● Provided entries

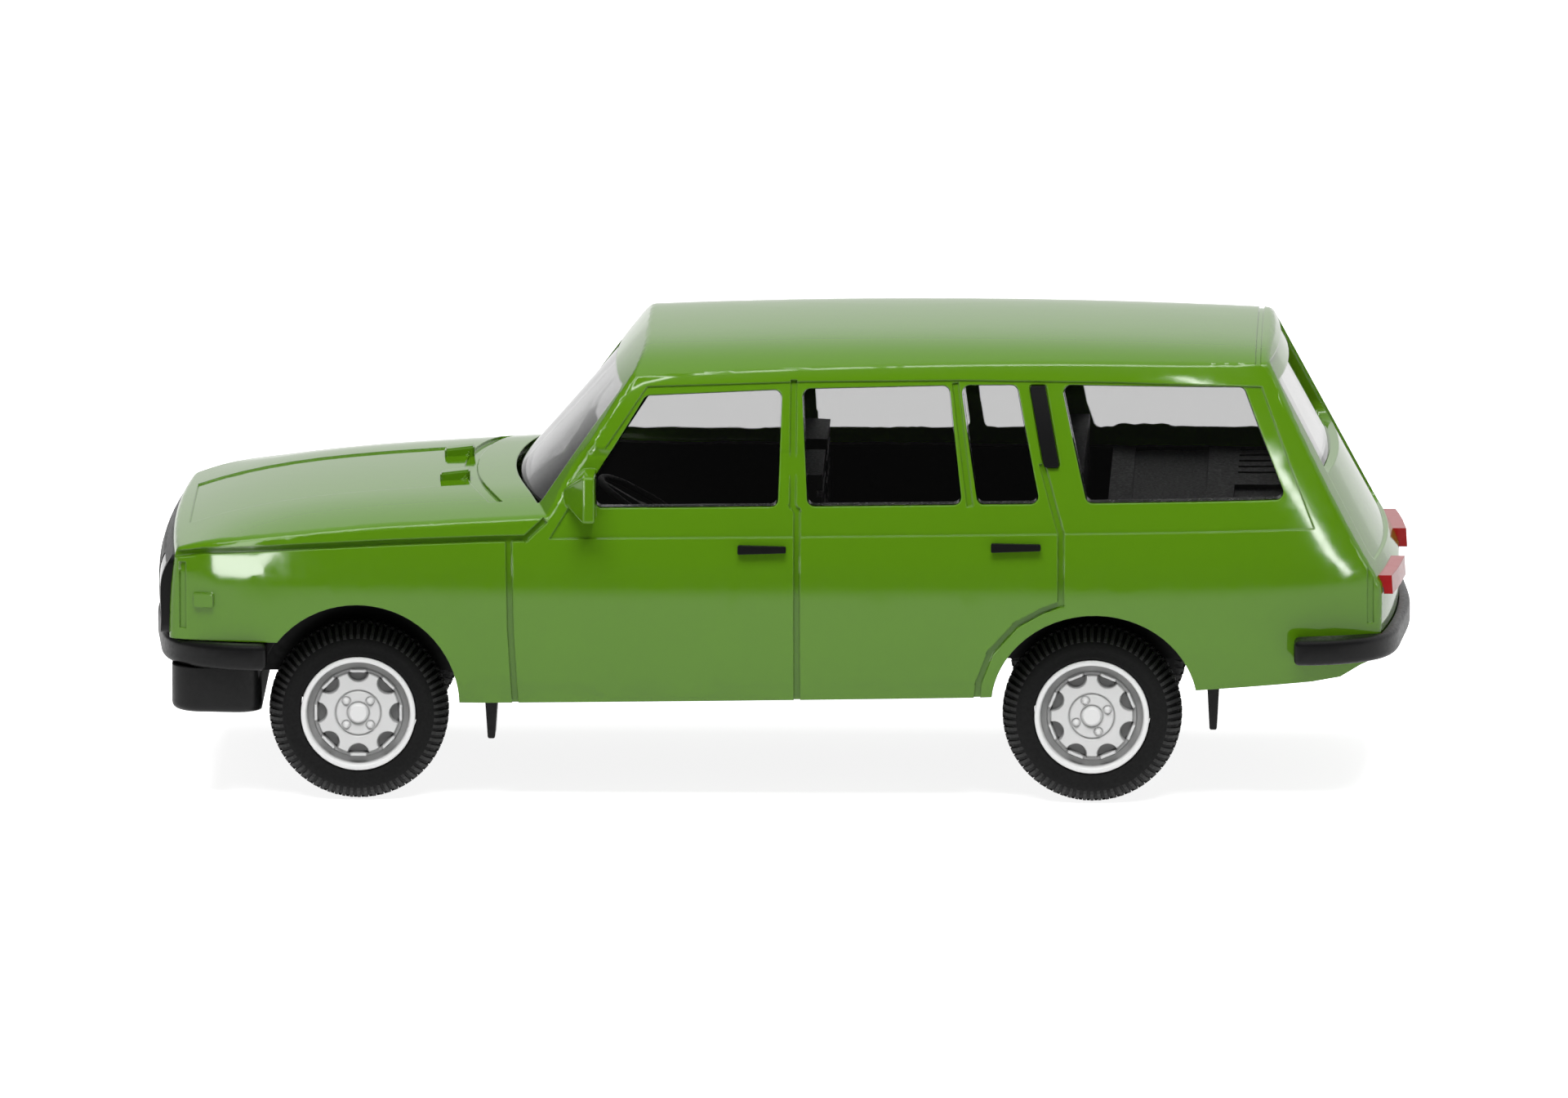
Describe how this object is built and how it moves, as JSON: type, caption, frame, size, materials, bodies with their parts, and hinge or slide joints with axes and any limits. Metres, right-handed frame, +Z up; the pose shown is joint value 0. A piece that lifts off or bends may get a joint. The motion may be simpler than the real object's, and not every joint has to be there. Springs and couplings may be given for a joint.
{
  "type": "plastic scale model of a station wagon",
  "caption": "Small plastic scale model of a five-door station wagon with a raked tail, clear windows, dark interior and wheels that roll on two axles.",
  "frame": {"origin": "on the floor under the middle of the overall length, midway between the two sides", "axes": "+X towards the front, +Y towards the car's left, +Z up; the length lies along X"},
  "size_m": [0.0482, 0.0206, 0.0177],
  "materials": {
    "green_plastic": "gloss",
    "clear_glazing": "clear",
    "interior_plastic": "satin",
    "black_plastic": "satin",
    "lamp_lens": "clear",
    "red_lens": "gloss",
    "tyre_rubber": "matte",
    "silver_rim": "satin silver",
    "axle_steel": "bright"
  },
  "bodies": {
    "car": {"body_shell": "green_plastic", "chassis": "black_plastic", "front_apron": "black_plastic", "front_bumper": "black_plastic", "front_door_handle_left": "black_plastic", "front_door_handle_right": "black_plastic", "glazing": "clear_glazing", "grille": "black_plastic", "headlamp_left": "lamp_lens", "headlamp_right": "lamp_lens", "interior_tub": "interior_plastic", "rear_bumper": "black_plastic", "rear_door_handle_left": "black_plastic", "rear_door_handle_right": "black_plastic", "steering_wheel": "interior_plastic", "tail_lamp_left": "red_lens", "tail_lamp_right": "red_lens", "vent_panel_left": "black_plastic", "vent_panel_right": "black_plastic"},
    "front_wheelset": {"axle_front": "axle_steel", "rim_front_left": "silver_rim", "rim_front_right": "silver_rim", "tyre_front_left": "tyre_rubber", "tyre_front_right": "tyre_rubber"},
    "rear_wheelset": {"axle_rear": "axle_steel", "rim_rear_left": "silver_rim", "rim_rear_right": "silver_rim", "tyre_rear_left": "tyre_rubber", "tyre_rear_right": "tyre_rubber"}
  },
  "joints": [
    {"name": "front_axle_spin", "type": "hinge", "parent": "car", "child": "front_wheelset", "pos_m": [0.01614, 0, 0.00345], "axis": [0, 1, 0], "continuous": true},
    {"name": "rear_axle_spin", "type": "hinge", "parent": "car", "child": "rear_wheelset", "pos_m": [-0.01202, 0, 0.00345], "axis": [0, 1, 0], "continuous": true}
  ]
}
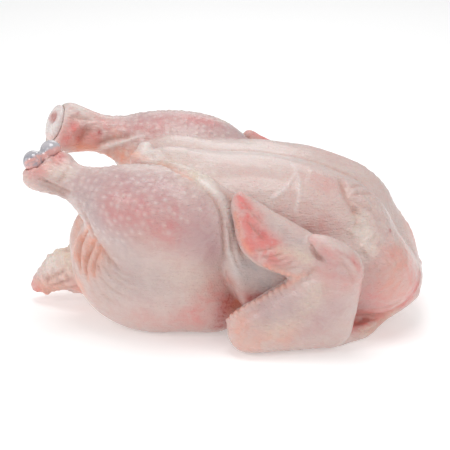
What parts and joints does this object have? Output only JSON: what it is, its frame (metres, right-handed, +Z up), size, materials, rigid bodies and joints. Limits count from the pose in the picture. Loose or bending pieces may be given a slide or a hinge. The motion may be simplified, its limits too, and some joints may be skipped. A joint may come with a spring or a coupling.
{
  "type": "whole raw chicken",
  "caption": "Whole raw chicken, plucked and drawn, lying on its back with drumsticks raised, wings folded at its sides and the vent open.",
  "frame": {"origin": "middle of the footprint, on the flat that the bird's back rests on", "axes": "+X from the tail to the neck end, along the length; +Z up, out through the breast; the bird's left side faces -Y"},
  "size_m": [0.2861, 0.1976, 0.1381],
  "materials": {
    "skin": "moist, soft sheen",
    "knuckle_gristle": "wet gloss",
    "face_gristle": "wet gloss"
  },
  "bodies": {
    "root": {"carcass": "skin", "hock_left": "knuckle_gristle", "hock_right": "face_gristle"}
  },
  "joints": []
}
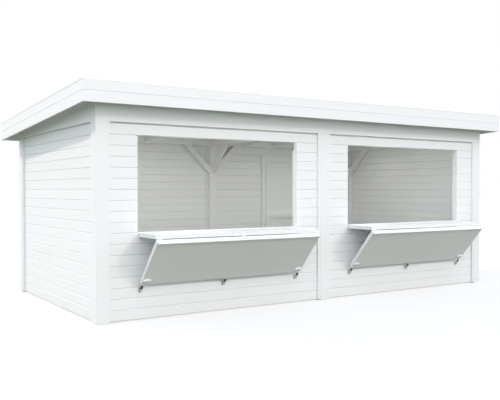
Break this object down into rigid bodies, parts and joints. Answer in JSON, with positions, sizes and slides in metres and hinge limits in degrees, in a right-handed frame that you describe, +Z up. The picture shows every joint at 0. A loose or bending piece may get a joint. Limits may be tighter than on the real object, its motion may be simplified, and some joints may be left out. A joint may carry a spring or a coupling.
{
  "type": "street kiosk",
  "caption": "Timber kiosk with a mono-pitch roof, two serving openings with folding counters, and a back door.",
  "frame": {"origin": "middle of the whole kiosk's footprint on the ground, open counters included", "axes": "+X along the front to the right as seen from the street, +Y from the front to the back, +Z up"},
  "size_m": [6.402, 3.5421, 2.4922],
  "materials": {
    "painted_post": "satin white paint",
    "painted_beam": "satin white paint",
    "painted_board": "satin white paint on boards",
    "painted_trim": "satin white paint",
    "painted_panel": "satin white paint on smooth panel",
    "painted_frame": "satin white paint",
    "painted_door": "satin white paint",
    "fascia_paint": "satin white paint",
    "white_metal": "satin white coating",
    "catch_metal": "dull zinc",
    "handle_metal": "satin",
    "deck_wood": "painted boards",
    "roof_sheet": "matt rubber membrane",
    "edge_trim": "satin"
  },
  "bodies": {
    "building": {"post_front_left": "painted_post", "post_front_middle": "painted_post", "post_front_right": "painted_post", "post_back_left": "painted_post", "post_back_middle": "painted_post", "post_back_right": "painted_post", "front_beam": "painted_beam", "back_beam": "painted_beam", "left_beam": "painted_beam", "right_beam": "painted_beam", "cross_beam": "painted_beam", "left_side_braces": "painted_beam", "right_side_braces": "painted_beam", "back_braces": "painted_beam", "cross_beam_braces": "painted_beam", "left_wall": "painted_board", "right_wall": "painted_board", "front_wall_left": "painted_board", "front_wall_right": "painted_board", "back_wall_left": "painted_board", "back_wall_beside_door_left": "painted_board", "back_wall_beside_door_right": "painted_board", "back_wall_over_door": "painted_board", "corner_battens": "painted_trim", "left_opening_frame": "painted_frame", "right_opening_frame": "painted_frame", "flap_catches": "catch_metal", "door_frame": "painted_frame", "roof_deck": "deck_wood", "roof_kerb": "deck_wood", "roof_covering": "roof_sheet", "front_fascia": "fascia_paint", "back_fascia": "fascia_paint", "left_fascia": "fascia_paint", "right_fascia": "fascia_paint", "rafters": "painted_beam", "roof_edge_trim": "edge_trim"},
    "left_counter": {"left_counter": "painted_panel"},
    "left_flap": {"left_flap": "painted_panel", "left_flap_handles": "white_metal"},
    "right_counter": {"right_counter": "painted_panel"},
    "right_flap": {"right_flap": "painted_panel", "right_flap_handles": "white_metal"},
    "door": {"door_leaf": "painted_door", "door_handle": "handle_metal"}
  },
  "joints": [
    {"name": "left_counter_hinge", "type": "hinge", "parent": "building", "child": "left_counter", "pos_m": [-1.47, -1.29929, 0.933], "axis": [-1, 0, 0], "range_deg": [0, 90]},
    {"name": "left_flap_hinge", "type": "hinge", "parent": "left_counter", "child": "left_flap", "pos_m": [-1.47, -1.73329, 0.888], "axis": [-1, 0, 0], "range_deg": [0, 131]},
    {"name": "right_counter_hinge", "type": "hinge", "parent": "building", "child": "right_counter", "pos_m": [1.47, -1.29929, 0.933], "axis": [-1, 0, 0], "range_deg": [0, 90]},
    {"name": "right_flap_hinge", "type": "hinge", "parent": "right_counter", "child": "right_flap", "pos_m": [1.47, -1.73329, 0.888], "axis": [-1, 0, 0], "range_deg": [0, 131]},
    {"name": "door_hinge", "type": "hinge", "parent": "building", "child": "door", "pos_m": [1.03, 1.55571, 1], "axis": [0, 0, 1], "range_deg": [0, 105]}
  ]
}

● Task
Write the data back out verbatim.

● Task answer
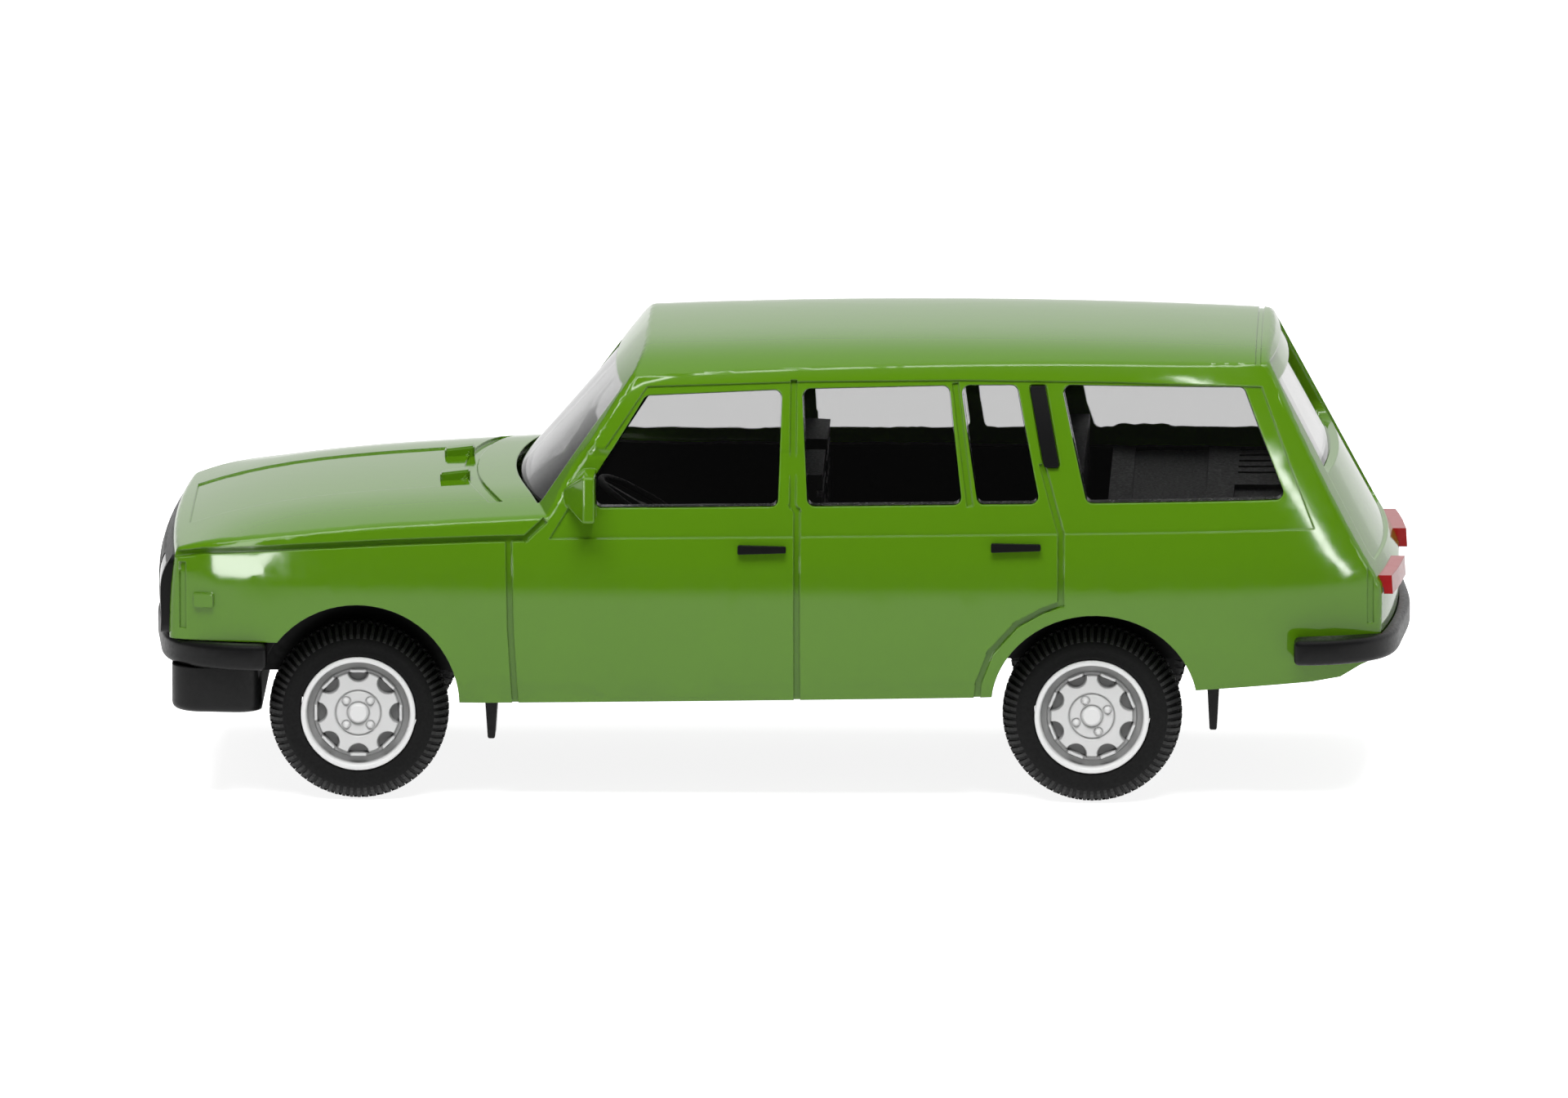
Describe how this object is built and how it moves, as JSON: type, caption, frame, size, materials, bodies with their parts, and hinge or slide joints with axes and any limits. Metres, right-handed frame, +Z up; the pose shown is joint value 0. A piece that lifts off or bends may get a joint. The motion may be simpler than the real object's, and not every joint has to be there. Springs and couplings may be given for a joint.
{
  "type": "plastic scale model of a station wagon",
  "caption": "Small plastic scale model of a five-door station wagon with a raked tail, clear windows, dark interior and wheels that roll on two axles.",
  "frame": {"origin": "on the floor under the middle of the overall length, midway between the two sides", "axes": "+X towards the front, +Y towards the car's left, +Z up; the length lies along X"},
  "size_m": [0.0482, 0.0206, 0.0177],
  "materials": {
    "green_plastic": "gloss",
    "clear_glazing": "clear",
    "interior_plastic": "satin",
    "black_plastic": "satin",
    "lamp_lens": "clear",
    "red_lens": "gloss",
    "tyre_rubber": "matte",
    "silver_rim": "satin silver",
    "axle_steel": "bright"
  },
  "bodies": {
    "car": {"body_shell": "green_plastic", "chassis": "black_plastic", "front_apron": "black_plastic", "front_bumper": "black_plastic", "front_door_handle_left": "black_plastic", "front_door_handle_right": "black_plastic", "glazing": "clear_glazing", "grille": "black_plastic", "headlamp_left": "lamp_lens", "headlamp_right": "lamp_lens", "interior_tub": "interior_plastic", "rear_bumper": "black_plastic", "rear_door_handle_left": "black_plastic", "rear_door_handle_right": "black_plastic", "steering_wheel": "interior_plastic", "tail_lamp_left": "red_lens", "tail_lamp_right": "red_lens", "vent_panel_left": "black_plastic", "vent_panel_right": "black_plastic"},
    "front_wheelset": {"axle_front": "axle_steel", "rim_front_left": "silver_rim", "rim_front_right": "silver_rim", "tyre_front_left": "tyre_rubber", "tyre_front_right": "tyre_rubber"},
    "rear_wheelset": {"axle_rear": "axle_steel", "rim_rear_left": "silver_rim", "rim_rear_right": "silver_rim", "tyre_rear_left": "tyre_rubber", "tyre_rear_right": "tyre_rubber"}
  },
  "joints": [
    {"name": "front_axle_spin", "type": "hinge", "parent": "car", "child": "front_wheelset", "pos_m": [0.01614, 0, 0.00345], "axis": [0, 1, 0], "continuous": true},
    {"name": "rear_axle_spin", "type": "hinge", "parent": "car", "child": "rear_wheelset", "pos_m": [-0.01202, 0, 0.00345], "axis": [0, 1, 0], "continuous": true}
  ]
}
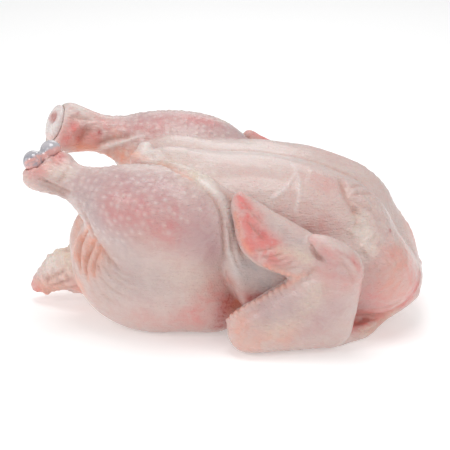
What parts and joints does this object have? Output only JSON: what it is, its frame (metres, right-handed, +Z up), size, materials, rigid bodies and joints. Limits count from the pose in the picture. Loose or bending pieces may be given a slide or a hinge. The motion may be simplified, its limits too, and some joints may be skipped. A joint may come with a spring or a coupling.
{
  "type": "whole raw chicken",
  "caption": "Whole raw chicken, plucked and drawn, lying on its back with drumsticks raised, wings folded at its sides and the vent open.",
  "frame": {"origin": "middle of the footprint, on the flat that the bird's back rests on", "axes": "+X from the tail to the neck end, along the length; +Z up, out through the breast; the bird's left side faces -Y"},
  "size_m": [0.2861, 0.1976, 0.1381],
  "materials": {
    "skin": "moist, soft sheen",
    "knuckle_gristle": "wet gloss",
    "face_gristle": "wet gloss"
  },
  "bodies": {
    "root": {"carcass": "skin", "hock_left": "knuckle_gristle", "hock_right": "face_gristle"}
  },
  "joints": []
}
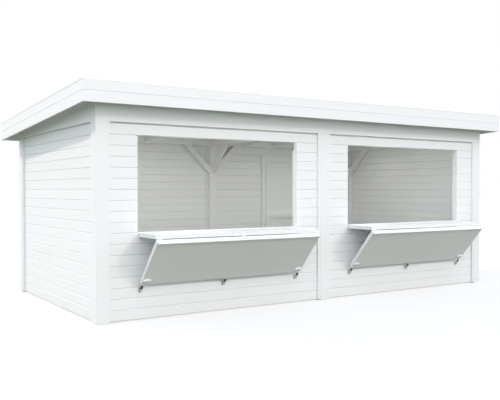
Break this object down into rigid bodies, parts and joints. Answer in JSON, with positions, sizes and slides in metres and hinge limits in degrees, in a right-handed frame that you describe, +Z up. The picture shows every joint at 0. A loose or bending piece may get a joint. Limits may be tighter than on the real object, its motion may be simplified, and some joints may be left out. A joint may carry a spring or a coupling.
{
  "type": "street kiosk",
  "caption": "Timber kiosk with a mono-pitch roof, two serving openings with folding counters, and a back door.",
  "frame": {"origin": "middle of the whole kiosk's footprint on the ground, open counters included", "axes": "+X along the front to the right as seen from the street, +Y from the front to the back, +Z up"},
  "size_m": [6.402, 3.5421, 2.4922],
  "materials": {
    "painted_post": "satin white paint",
    "painted_beam": "satin white paint",
    "painted_board": "satin white paint on boards",
    "painted_trim": "satin white paint",
    "painted_panel": "satin white paint on smooth panel",
    "painted_frame": "satin white paint",
    "painted_door": "satin white paint",
    "fascia_paint": "satin white paint",
    "white_metal": "satin white coating",
    "catch_metal": "dull zinc",
    "handle_metal": "satin",
    "deck_wood": "painted boards",
    "roof_sheet": "matt rubber membrane",
    "edge_trim": "satin"
  },
  "bodies": {
    "building": {"post_front_left": "painted_post", "post_front_middle": "painted_post", "post_front_right": "painted_post", "post_back_left": "painted_post", "post_back_middle": "painted_post", "post_back_right": "painted_post", "front_beam": "painted_beam", "back_beam": "painted_beam", "left_beam": "painted_beam", "right_beam": "painted_beam", "cross_beam": "painted_beam", "left_side_braces": "painted_beam", "right_side_braces": "painted_beam", "back_braces": "painted_beam", "cross_beam_braces": "painted_beam", "left_wall": "painted_board", "right_wall": "painted_board", "front_wall_left": "painted_board", "front_wall_right": "painted_board", "back_wall_left": "painted_board", "back_wall_beside_door_left": "painted_board", "back_wall_beside_door_right": "painted_board", "back_wall_over_door": "painted_board", "corner_battens": "painted_trim", "left_opening_frame": "painted_frame", "right_opening_frame": "painted_frame", "flap_catches": "catch_metal", "door_frame": "painted_frame", "roof_deck": "deck_wood", "roof_kerb": "deck_wood", "roof_covering": "roof_sheet", "front_fascia": "fascia_paint", "back_fascia": "fascia_paint", "left_fascia": "fascia_paint", "right_fascia": "fascia_paint", "rafters": "painted_beam", "roof_edge_trim": "edge_trim"},
    "left_counter": {"left_counter": "painted_panel"},
    "left_flap": {"left_flap": "painted_panel", "left_flap_handles": "white_metal"},
    "right_counter": {"right_counter": "painted_panel"},
    "right_flap": {"right_flap": "painted_panel", "right_flap_handles": "white_metal"},
    "door": {"door_leaf": "painted_door", "door_handle": "handle_metal"}
  },
  "joints": [
    {"name": "left_counter_hinge", "type": "hinge", "parent": "building", "child": "left_counter", "pos_m": [-1.47, -1.29929, 0.933], "axis": [-1, 0, 0], "range_deg": [0, 90]},
    {"name": "left_flap_hinge", "type": "hinge", "parent": "left_counter", "child": "left_flap", "pos_m": [-1.47, -1.73329, 0.888], "axis": [-1, 0, 0], "range_deg": [0, 131]},
    {"name": "right_counter_hinge", "type": "hinge", "parent": "building", "child": "right_counter", "pos_m": [1.47, -1.29929, 0.933], "axis": [-1, 0, 0], "range_deg": [0, 90]},
    {"name": "right_flap_hinge", "type": "hinge", "parent": "right_counter", "child": "right_flap", "pos_m": [1.47, -1.73329, 0.888], "axis": [-1, 0, 0], "range_deg": [0, 131]},
    {"name": "door_hinge", "type": "hinge", "parent": "building", "child": "door", "pos_m": [1.03, 1.55571, 1], "axis": [0, 0, 1], "range_deg": [0, 105]}
  ]
}